Each entry needs to be restated exactly as written.

━━━━━━━━━━━━━━━━━━━━━━━━━━━━━━

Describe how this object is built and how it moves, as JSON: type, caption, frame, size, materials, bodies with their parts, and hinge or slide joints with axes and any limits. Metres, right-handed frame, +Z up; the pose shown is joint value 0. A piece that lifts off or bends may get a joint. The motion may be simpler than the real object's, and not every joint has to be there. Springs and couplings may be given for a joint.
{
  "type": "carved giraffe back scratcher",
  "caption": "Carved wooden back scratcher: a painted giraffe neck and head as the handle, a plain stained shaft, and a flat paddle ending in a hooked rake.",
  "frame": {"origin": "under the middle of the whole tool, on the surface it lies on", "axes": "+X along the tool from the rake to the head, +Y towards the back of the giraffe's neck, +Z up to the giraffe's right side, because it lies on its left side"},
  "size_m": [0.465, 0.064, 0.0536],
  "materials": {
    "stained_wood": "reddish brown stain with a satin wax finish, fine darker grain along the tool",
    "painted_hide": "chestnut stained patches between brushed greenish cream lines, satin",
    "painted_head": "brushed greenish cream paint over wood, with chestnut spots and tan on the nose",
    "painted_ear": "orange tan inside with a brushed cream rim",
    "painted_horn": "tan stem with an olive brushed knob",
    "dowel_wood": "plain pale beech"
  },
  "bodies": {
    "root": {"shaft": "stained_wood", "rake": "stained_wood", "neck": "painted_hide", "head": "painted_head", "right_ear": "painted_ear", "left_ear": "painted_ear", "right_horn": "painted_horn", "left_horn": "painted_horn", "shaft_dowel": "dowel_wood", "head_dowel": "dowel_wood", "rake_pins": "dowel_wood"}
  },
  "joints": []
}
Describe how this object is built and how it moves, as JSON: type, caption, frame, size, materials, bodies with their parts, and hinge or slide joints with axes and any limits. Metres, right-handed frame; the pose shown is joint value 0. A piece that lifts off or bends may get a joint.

━━━━━━━━━━━━━━━━━━━━━━━━━━━━━━

#### Solution for this task
Describe how this object is built and how it moves, as JSON: type, caption, frame, size, materials, bodies with their parts, and hinge or slide joints with axes and any limits. Metres, right-handed frame, +Z up; the pose shown is joint value 0. A piece that lifts off or bends may get a joint. The motion may be simpler than the real object's, and not every joint has to be there. Springs and couplings may be given for a joint.
{
  "type": "carved giraffe back scratcher",
  "caption": "Carved wooden back scratcher: a painted giraffe neck and head as the handle, a plain stained shaft, and a flat paddle ending in a hooked rake.",
  "frame": {"origin": "under the middle of the whole tool, on the surface it lies on", "axes": "+X along the tool from the rake to the head, +Y towards the back of the giraffe's neck, +Z up to the giraffe's right side, because it lies on its left side"},
  "size_m": [0.465, 0.064, 0.0536],
  "materials": {
    "stained_wood": "reddish brown stain with a satin wax finish, fine darker grain along the tool",
    "painted_hide": "chestnut stained patches between brushed greenish cream lines, satin",
    "painted_head": "brushed greenish cream paint over wood, with chestnut spots and tan on the nose",
    "painted_ear": "orange tan inside with a brushed cream rim",
    "painted_horn": "tan stem with an olive brushed knob",
    "dowel_wood": "plain pale beech"
  },
  "bodies": {
    "root": {"shaft": "stained_wood", "rake": "stained_wood", "neck": "painted_hide", "head": "painted_head", "right_ear": "painted_ear", "left_ear": "painted_ear", "right_horn": "painted_horn", "left_horn": "painted_horn", "shaft_dowel": "dowel_wood", "head_dowel": "dowel_wood", "rake_pins": "dowel_wood"}
  },
  "joints": []
}
Describe how this object is built and how it moves, as JSON: type, caption, frame, size, materials, bodies with their parts, and hinge or slide joints with axes and any limits. Metres, right-handed frame; the pose shown is joint value 0. A piece that lifts off or bends may get a joint.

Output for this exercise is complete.